__RECORDED INFORMATION__
— begin —

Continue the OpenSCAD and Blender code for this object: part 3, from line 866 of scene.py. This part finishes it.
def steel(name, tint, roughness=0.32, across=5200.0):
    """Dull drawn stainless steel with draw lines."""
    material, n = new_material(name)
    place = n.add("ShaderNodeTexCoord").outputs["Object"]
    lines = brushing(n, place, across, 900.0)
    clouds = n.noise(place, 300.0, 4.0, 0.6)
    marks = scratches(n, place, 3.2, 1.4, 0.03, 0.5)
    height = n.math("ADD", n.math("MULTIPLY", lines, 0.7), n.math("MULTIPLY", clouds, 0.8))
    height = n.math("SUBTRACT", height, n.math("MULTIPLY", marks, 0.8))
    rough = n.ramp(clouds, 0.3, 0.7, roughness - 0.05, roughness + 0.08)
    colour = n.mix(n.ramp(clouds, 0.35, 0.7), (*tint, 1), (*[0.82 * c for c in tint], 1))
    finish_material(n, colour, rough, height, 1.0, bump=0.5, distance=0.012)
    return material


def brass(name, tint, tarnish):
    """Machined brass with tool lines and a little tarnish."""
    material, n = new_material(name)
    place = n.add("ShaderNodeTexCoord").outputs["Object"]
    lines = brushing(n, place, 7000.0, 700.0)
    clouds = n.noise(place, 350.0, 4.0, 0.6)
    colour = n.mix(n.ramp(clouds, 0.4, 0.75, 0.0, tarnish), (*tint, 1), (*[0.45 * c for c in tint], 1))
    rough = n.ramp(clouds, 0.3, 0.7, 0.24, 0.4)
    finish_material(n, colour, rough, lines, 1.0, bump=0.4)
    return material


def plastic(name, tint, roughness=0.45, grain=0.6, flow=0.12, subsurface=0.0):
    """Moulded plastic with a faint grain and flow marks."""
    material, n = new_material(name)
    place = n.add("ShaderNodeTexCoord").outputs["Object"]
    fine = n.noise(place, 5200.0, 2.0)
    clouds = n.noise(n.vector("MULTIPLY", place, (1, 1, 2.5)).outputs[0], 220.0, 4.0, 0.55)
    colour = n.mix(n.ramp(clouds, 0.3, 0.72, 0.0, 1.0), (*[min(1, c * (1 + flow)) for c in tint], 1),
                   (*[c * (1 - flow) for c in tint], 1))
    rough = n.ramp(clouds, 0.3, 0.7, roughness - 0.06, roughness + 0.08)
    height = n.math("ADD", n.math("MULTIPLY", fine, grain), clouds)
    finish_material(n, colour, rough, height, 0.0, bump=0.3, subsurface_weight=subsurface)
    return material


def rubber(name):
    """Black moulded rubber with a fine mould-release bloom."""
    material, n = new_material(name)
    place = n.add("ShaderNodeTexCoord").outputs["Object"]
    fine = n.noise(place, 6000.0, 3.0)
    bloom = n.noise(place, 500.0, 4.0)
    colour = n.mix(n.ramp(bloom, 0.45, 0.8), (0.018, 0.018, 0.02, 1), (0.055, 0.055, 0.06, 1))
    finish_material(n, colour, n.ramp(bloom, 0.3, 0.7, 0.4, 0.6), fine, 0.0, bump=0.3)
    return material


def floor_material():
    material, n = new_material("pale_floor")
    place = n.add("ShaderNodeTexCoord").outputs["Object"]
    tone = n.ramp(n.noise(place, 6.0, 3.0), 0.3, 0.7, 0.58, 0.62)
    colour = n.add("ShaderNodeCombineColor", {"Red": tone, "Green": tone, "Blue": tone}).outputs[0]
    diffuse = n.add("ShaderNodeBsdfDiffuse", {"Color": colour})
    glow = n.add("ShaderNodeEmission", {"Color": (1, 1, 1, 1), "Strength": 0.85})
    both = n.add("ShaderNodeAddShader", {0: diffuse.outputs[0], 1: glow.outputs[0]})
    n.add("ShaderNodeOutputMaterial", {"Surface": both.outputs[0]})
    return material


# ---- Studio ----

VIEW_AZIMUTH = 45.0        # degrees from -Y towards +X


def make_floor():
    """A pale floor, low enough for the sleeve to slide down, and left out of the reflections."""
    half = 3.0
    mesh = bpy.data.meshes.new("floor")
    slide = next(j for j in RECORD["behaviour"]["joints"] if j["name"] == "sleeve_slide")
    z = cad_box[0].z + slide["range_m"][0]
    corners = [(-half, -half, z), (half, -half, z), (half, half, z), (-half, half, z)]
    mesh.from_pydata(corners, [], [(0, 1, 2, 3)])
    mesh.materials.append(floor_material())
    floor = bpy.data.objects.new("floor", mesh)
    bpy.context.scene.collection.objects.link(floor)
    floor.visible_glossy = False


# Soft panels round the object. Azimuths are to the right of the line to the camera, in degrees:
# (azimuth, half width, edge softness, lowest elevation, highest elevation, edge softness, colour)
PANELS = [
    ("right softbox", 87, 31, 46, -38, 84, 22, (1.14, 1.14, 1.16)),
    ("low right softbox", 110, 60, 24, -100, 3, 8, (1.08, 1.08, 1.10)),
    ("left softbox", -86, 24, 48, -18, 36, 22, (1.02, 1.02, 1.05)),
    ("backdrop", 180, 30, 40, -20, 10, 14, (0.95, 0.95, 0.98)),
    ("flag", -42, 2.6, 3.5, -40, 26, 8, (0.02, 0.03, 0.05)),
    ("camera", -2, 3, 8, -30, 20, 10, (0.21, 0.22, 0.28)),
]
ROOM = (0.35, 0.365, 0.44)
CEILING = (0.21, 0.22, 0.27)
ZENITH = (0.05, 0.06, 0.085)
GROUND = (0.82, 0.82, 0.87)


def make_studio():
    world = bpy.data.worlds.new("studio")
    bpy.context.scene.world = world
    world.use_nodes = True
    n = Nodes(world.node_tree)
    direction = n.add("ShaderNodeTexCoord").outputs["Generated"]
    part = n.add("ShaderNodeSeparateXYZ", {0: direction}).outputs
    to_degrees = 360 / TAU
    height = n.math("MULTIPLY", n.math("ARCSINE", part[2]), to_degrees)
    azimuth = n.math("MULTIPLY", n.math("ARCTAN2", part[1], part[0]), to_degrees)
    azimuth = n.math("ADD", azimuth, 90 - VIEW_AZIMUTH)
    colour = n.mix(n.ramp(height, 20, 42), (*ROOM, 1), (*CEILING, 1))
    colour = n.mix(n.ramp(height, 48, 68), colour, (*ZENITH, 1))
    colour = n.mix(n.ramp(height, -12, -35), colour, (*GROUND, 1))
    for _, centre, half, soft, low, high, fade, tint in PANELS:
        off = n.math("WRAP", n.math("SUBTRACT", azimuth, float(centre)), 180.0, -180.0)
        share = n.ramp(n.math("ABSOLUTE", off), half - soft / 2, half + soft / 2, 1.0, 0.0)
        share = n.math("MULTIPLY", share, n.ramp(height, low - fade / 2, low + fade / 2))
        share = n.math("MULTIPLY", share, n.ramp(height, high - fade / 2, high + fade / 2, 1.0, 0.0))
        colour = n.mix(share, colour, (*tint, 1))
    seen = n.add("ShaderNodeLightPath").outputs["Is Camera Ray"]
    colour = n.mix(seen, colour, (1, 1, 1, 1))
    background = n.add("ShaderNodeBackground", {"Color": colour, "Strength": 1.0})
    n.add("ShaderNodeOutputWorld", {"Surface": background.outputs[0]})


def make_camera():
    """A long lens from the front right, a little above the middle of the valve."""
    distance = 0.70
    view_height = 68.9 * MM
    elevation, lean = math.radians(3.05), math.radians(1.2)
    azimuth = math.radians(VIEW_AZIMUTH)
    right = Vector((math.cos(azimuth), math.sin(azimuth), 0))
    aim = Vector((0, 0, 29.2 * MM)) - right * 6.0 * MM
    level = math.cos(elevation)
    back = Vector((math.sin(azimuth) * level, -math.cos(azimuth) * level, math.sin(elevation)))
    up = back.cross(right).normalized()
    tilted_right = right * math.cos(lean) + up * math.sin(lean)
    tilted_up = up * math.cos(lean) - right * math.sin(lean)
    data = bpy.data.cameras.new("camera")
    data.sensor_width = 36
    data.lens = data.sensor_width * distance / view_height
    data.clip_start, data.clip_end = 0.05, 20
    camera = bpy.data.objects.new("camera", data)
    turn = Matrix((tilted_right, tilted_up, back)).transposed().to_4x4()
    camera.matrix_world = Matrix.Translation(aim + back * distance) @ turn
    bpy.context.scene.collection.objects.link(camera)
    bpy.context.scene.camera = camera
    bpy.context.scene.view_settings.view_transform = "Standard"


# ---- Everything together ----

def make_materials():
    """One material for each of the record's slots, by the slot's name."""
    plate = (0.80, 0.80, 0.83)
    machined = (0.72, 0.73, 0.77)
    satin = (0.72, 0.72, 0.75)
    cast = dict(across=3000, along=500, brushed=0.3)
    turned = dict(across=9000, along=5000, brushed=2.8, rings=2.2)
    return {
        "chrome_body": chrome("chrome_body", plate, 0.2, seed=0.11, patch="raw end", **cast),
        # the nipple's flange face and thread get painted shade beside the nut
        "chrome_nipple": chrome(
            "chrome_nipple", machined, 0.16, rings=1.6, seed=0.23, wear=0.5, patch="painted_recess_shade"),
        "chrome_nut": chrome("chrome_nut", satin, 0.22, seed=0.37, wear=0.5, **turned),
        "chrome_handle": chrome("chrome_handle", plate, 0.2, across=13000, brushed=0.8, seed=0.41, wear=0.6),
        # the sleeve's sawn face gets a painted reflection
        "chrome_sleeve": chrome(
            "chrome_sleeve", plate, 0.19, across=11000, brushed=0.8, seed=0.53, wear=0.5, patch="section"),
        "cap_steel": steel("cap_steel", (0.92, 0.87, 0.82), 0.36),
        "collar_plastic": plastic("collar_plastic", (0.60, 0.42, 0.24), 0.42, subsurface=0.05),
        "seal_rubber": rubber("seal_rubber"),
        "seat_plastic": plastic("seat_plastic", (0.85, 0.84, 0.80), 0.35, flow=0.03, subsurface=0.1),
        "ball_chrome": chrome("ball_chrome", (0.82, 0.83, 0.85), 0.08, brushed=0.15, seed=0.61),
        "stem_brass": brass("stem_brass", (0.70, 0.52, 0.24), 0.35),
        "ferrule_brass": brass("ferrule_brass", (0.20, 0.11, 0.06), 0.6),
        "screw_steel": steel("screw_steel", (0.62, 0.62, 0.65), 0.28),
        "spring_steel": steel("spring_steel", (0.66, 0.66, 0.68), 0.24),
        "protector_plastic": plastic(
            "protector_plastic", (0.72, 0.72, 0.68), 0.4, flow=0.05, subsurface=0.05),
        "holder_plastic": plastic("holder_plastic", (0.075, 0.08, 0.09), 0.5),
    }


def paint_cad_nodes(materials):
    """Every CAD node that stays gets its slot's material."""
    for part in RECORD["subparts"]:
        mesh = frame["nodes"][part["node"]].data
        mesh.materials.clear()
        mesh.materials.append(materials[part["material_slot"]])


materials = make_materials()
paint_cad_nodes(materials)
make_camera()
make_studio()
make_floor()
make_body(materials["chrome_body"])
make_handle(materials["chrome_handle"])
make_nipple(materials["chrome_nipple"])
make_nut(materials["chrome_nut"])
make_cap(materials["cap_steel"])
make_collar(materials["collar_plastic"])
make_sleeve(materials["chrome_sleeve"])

— end —

__EXERCISE BRIEF__
Return all lines with the word "scene" in them.

__RESULT FOR THIS TASK__
Continue the OpenSCAD and Blender code for this object: part 3, from line 866 of scene.py. This part finishes it.
    bpy.context.scene.collection.objects.link(floor)
    bpy.context.scene.world = world
    bpy.context.scene.collection.objects.link(camera)
    bpy.context.scene.camera = camera
    bpy.context.scene.view_settings.view_transform = "Standard"